Conversion simultanée ou non-simultanée des terres et du troupeau ? Quel que soit le choix, il convient d’être prêt à changer sa façon de travailler. Car les contraintes fixées par le cahier des charges de l’agriculture biologique mettent les capacités d’adaptation des éleveurs à l’épreuve. « En bio, on expérimente beaucoup, et on essuie parfois des échecs, observe Isabelle Pailler, conseillère lait bio à la chambre d’agriculture de Bretagne. Il faut toujours avoir un plan B, notamment pour sécuriser les ressources fourragères. »

Sur le plan financier, « l’exploitation doit au départ présenter une situation saine, prévient Thierry Mouchard, conseiller d’élevage à l’Institut technique de l’agriculture biologique (Itab). Pendant la conversion, elle devra respecter le cahier des charges de l’agriculture biologique, sans pour autant en bénéficier du prix à la production. »

Simultanée

Principe. Les terres et le troupeau sont conduits dans le respect du cahier des charges bio pendant deux ans à compter de la date de conversion. Au terme de cette période, les productions animales et végétales sont commercialisées en agriculture biologique.

Pour qui ? « La conversion simultanée s’adresse aux élevages ayant déjà une bonne autonomie alimentaire », estime Thierry Mouchard. Elle présente également un intérêt pour les troupeaux en races laitières mixtes, dont le produit viande n’est pas à négliger. « Les réformes sont valorisées en bio au terme des deux ans de conversion, et n’ont pas à respecter la règle des trois quarts de vie en bio, atteste le spécialiste. Par rapport au conventionnel, le prix du kilo de carcasse est supérieur de 0,50 € à 1 €, selon les valorisations. »

Point de vigilance. La trésorerie peut rapidement être sous tension. « Malgré les aides à la conversion des laiteries s’élevant à 30 €/1 000 l en moyenne, il faut rapidement faire face à une diminution de la production laitière, des taux et des rendements fourragers en retrait. Le tout, en conservant un prix du lait conventionnel sur une durée de deux ans », avertit Thierry Mouchard.

Non-simultanée

Principe. Les terres sont conduites dans le respect du cahier des charges de l’agriculture biologique pendant deux ans à compter de la date de conversion. Après un an de conversion des terres, il est possible d’engager la conversion du troupeau sur six mois. Le lait peut ainsi être commercialisé au plus tôt en bio dix-huit mois après le début de la conversion des terres.

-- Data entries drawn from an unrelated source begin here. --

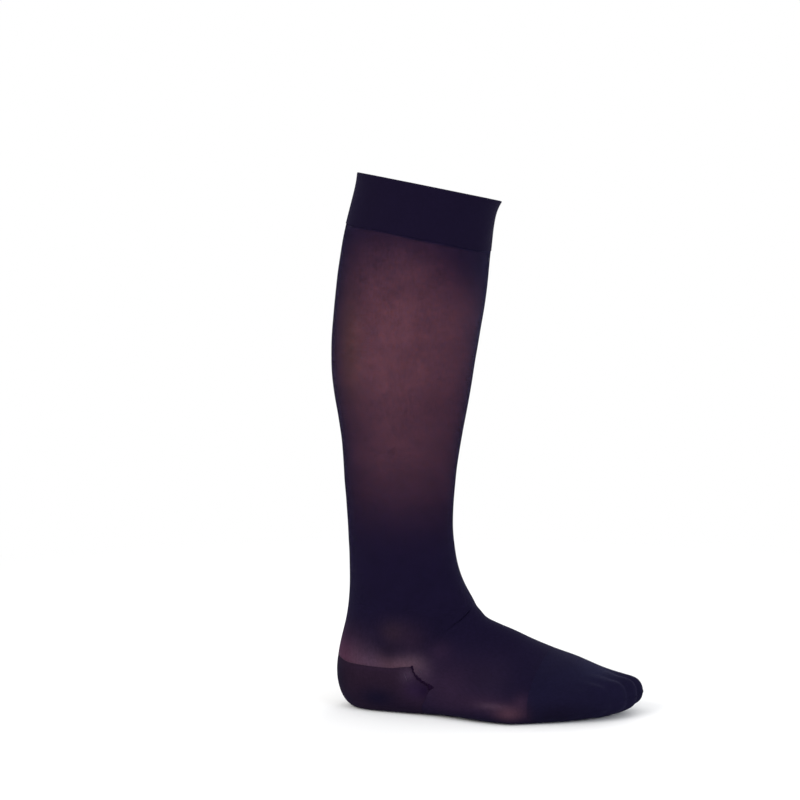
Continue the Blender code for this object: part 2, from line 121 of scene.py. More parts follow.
# Creases beside the leg's lower edge. Each runs from its start turn round to its end turn, deepens and then
# fades out on its way. It lies so many stations ahead of the edge, and starts further back by its drift. The
# depth is inwards, or outwards where it is negative.
Fold = namedtuple("Fold", "name ahead drift start_turn end_turn depth half_width")
FOLDS = [
    Fold("outer_trough", 0.00, 0, 1.00, 0.74, 0.0007, 0.0034),
    Fold("outer_roll", 0.60, 0, 1.00, 0.84, -0.0003, 0.0035),
    Fold("inner_trough", 0.00, 0, -1.00, -0.80, 0.0006, 0.0034),
    Fold("inner_roll", 0.60, 0, -1.00, -0.88, -0.0003, 0.0035),
    Fold("outer_crease", 0.02, 0.11, 0.93, 0.70, 0.0024, 0.00060),
    Fold("inner_crease", 0.02, 0.10, -0.88, -0.74, 0.0017, 0.00060),
    Fold("outer_tuck", -0.34, 0, 0.95, 0.85, 0.0004, 0.0016),
    Fold("inner_tuck", -0.30, 0, -0.90, -0.84, 0.0004, 0.0015),
    Fold("outer_fine", 1.05, 0, 0.98, 0.88, 0.0003, 0.0016),
]
FOLD_START = 0.4  # share of its depth with which a fold starts
FOLD_GROWTH = 0.4  # share of its length over which it deepens
FOLD_REACH = 0.06  # no fold reaches further from its middle
FOLD_SAMPLES = 25

# The cloth.
KNIT_THICK = 0.0005  # leg and foot
DENSE_THICK = 0.0009  # heel and toe
BAND_THICK = 0.0014  # doubled top band
BAND_PROUD = 0.0004  # how far the band stands outside the leg
MOUTH_INSET = 0.07  # stations left for the rounded rim at the mouth
HEM_INSET = 0.0083  # stations left for the rounded hem
BAND_TONGUE = 0.0017  # the band's inner layer runs on behind the top of the leg
# The band's lower edge, as depths under its outer line and distances beyond it.
BAND_HEM = [
    (0.00006, 0.00014),
    (0.00020, 0.00020),
    (0.00055, 0.00022),
    (0.00095, 0.00022),
    (0.00098, 0.00120),
    (0.00108, 0.00160),
]
# Waves of the band's lower edge: how many there are round it, their phase and their height in stations.
Wave = namedtuple("Wave", "count phase height")
BAND_WAVES = [Wave(3, 0.4, 0.0110), Wave(7, 1.9, 0.0066)]
JOIN_GAP = 0.00004  # between the leg's cloth and the foot's
SEAM_GAP = 0.00012  # round the pocket
SEAM_DIP = 0.00022  # how far the cloth sinks beside a seam
SEAM_DIP_WIDTH = 0.0011
FAR = 1.0  # further from a seam than anything that it changes

WALES = 400  # columns of stitches round the leg
COURSE = 0.00055  # height of a row of stitches

# Rows and columns of the grids. Columns are those of half a ring, under the gore, on it and over it.
LOW_COLUMNS = 24
GORE_COLUMNS = 12
HIGH_COLUMNS = 40
TOE_HALF_COLUMNS = 64
BAND_ROWS = 26
LEG_ROWS = 206
LEG_FINEST = 0.14  # the finest row, as a share of the widest
FOOT_ROWS = 120
FOOT_FINEST = 0.3
ROW_GROWTH = 1.02
TOE_ROWS = 84
POCKET_ROWS = 46
RING_SAMPLES = 121
CHUNK = 4096  # points worked out at a time
EDGE_HALVINGS = 40
WELD_DISTANCE = 2e-5
TINY = 1e-12


# The tube's surface.


def spline(knots, values, places):
    """Natural cubic spline through values, one column each, at the places."""
    count = len(knots)
    step = np.diff(knots)
    matrix = np.eye(count)
    right = np.zeros_like(values)
    for i in range(1, count - 1):
        matrix[i, i - 1:i + 2] = step[i - 1], 2 * (step[i - 1] + step[i]), step[i]
        right[i] = 6 * ((values[i + 1] - values[i]) / step[i] - (values[i] - values[i - 1]) / step[i - 1])
    second = np.linalg.solve(matrix, right)
    left = np.clip(np.searchsorted(knots, places, side="right") - 1, 0, count - 2)
    width = step[left][:, None]
    before = (knots[left + 1] - places)[:, None]
    after = (places - knots[left])[:, None]
    cubic = (second[left] * before**3 + second[left + 1] * after**3) / (6 * width)
    linear_before = (values[left] / width - second[left] * width / 6) * before
    linear_after = (values[left + 1] / width - second[left + 1] * width / 6) * after
    return cubic + linear_before + linear_after


def station_knots():
    """Spline parameter of each station: the root of the distance between sections."""
    ends = np.array([section[1:5] for section in SECTIONS])
    change = np.diff(ends, axis=0)
    front = np.hypot(change[:, 0], change[:, 1])
    back = np.hypot(change[:, 2], change[:, 3])
    return np.concatenate([[0], np.cumsum(np.sqrt((front + back) / 2))])


KNOTS = station_knots()
SIZES = np.array([section[1:] for section in SECTIONS])


def sections_at(station):
    """The table's sizes at stations between its rows, as named columns."""
    places = np.interp(station, np.arange(len(SECTIONS)), KNOTS)
    return Section(None, *spline(KNOTS, SIZES, places).T)


def ease(value):
    """Smooth step from 0 to 1."""
    value = np.clip(value, 0, 1)
    return value * value * (3 - 2 * value)


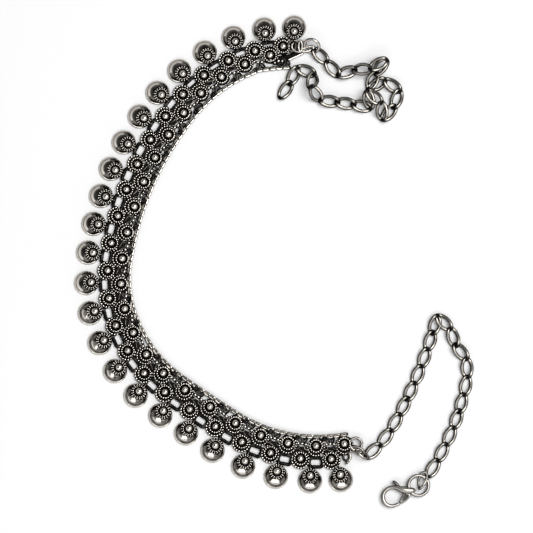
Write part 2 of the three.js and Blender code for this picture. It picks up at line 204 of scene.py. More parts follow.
# %% Many skins as one
def joined(skins):
    """Many skins as one: the faces of each are counted on from the points before it."""
    starts = np.cumsum([0] + [len(s.points) for s in skins[:-1]])
    return Skin(
        np.concatenate([s.points for s in skins]),
        np.concatenate([s.quads + n for s, n in zip(skins, starts)]),
        np.concatenate([s.tris + n for s, n in zip(skins, starts)]),
        np.concatenate([s.wear_and_painted_light for s in skins]),
    )


def repeated(skin, places, sizes=1.0):
    """One small skin at many places: each copy is scaled by its size, then moved to its place."""
    places = np.asarray(places, float).reshape(-1, 3)
    sizes = np.broadcast_to(np.asarray(sizes, float), (len(places),))
    points = skin.points[None] * sizes[:, None, None] + places[:, None]
    count = np.arange(len(places))[:, None, None] * len(skin.points)
    wear_and_painted_light = np.tile(skin.wear_and_painted_light, len(places))
    return Skin(points, skin.quads[None] + count, skin.tris[None] + count, wear_and_painted_light)


def grid_quads(rows, columns, wrap_rows=False):
    """The faces between neighbouring rows of a grid of points whose columns go round."""
    i = np.arange(rows if wrap_rows else rows - 1)[:, None]
    j = np.arange(columns)[None]
    k, m = (j + 1) % columns, (i + 1) % rows
    corners = (i * columns + j, i * columns + k, m * columns + k, m * columns + j)
    return np.stack(np.broadcast_arrays(*corners), -1)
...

Pour qui ? « La conversion non-simultanée est pertinente pour les élevages qui nécessitent une période d’adaptation (alimentation, fourrage, santé), rapporte Thierry Mouchard. Cela laisse également du temps à l’éleveur pour affiner sa stratégie. »

Sur le plan financier, ce mode de conversion limite l’impact négatif sur les trésoreries les plus fragiles. « Dans un premier temps, conduire le troupeau en conventionnel maintient le niveau de production, observe Isabelle Pailler. Lorsque la conversion du troupeau débute, un moyen efficace de préserver la trésorerie est de réduire l’utilisation de concentrés dans la ration, à condition d’avoir un système fourrager adapté. Toutes proportions gardées, les charges diminueront plus vite que les produits. »

Points de vigilance . Si, en théorie, la conversion du troupeau peut démarrer un an après le début de celle des terres, la réalité est souvent autre. « Les fourrages annuels (maïs ensilage, méteils) récoltés et stockés en première année de conversion des terres (C1) doivent être entièrement consommés, indique Thierry Mouchard. De l’état de ces stocks dépendra le début de la conversion du troupeau. En revanche, les fourrages pérennes récoltés en C1 (foin, ensilage d’herbe) peuvent être utilisés dans la limite de 20 % de la ration journalière. » La date du début de conversion des terres est donc stratégique. Elle devra tenir compte des dates habituelles de récolte des fourrages et du délai souhaité pour débuter la conversion du troupeau.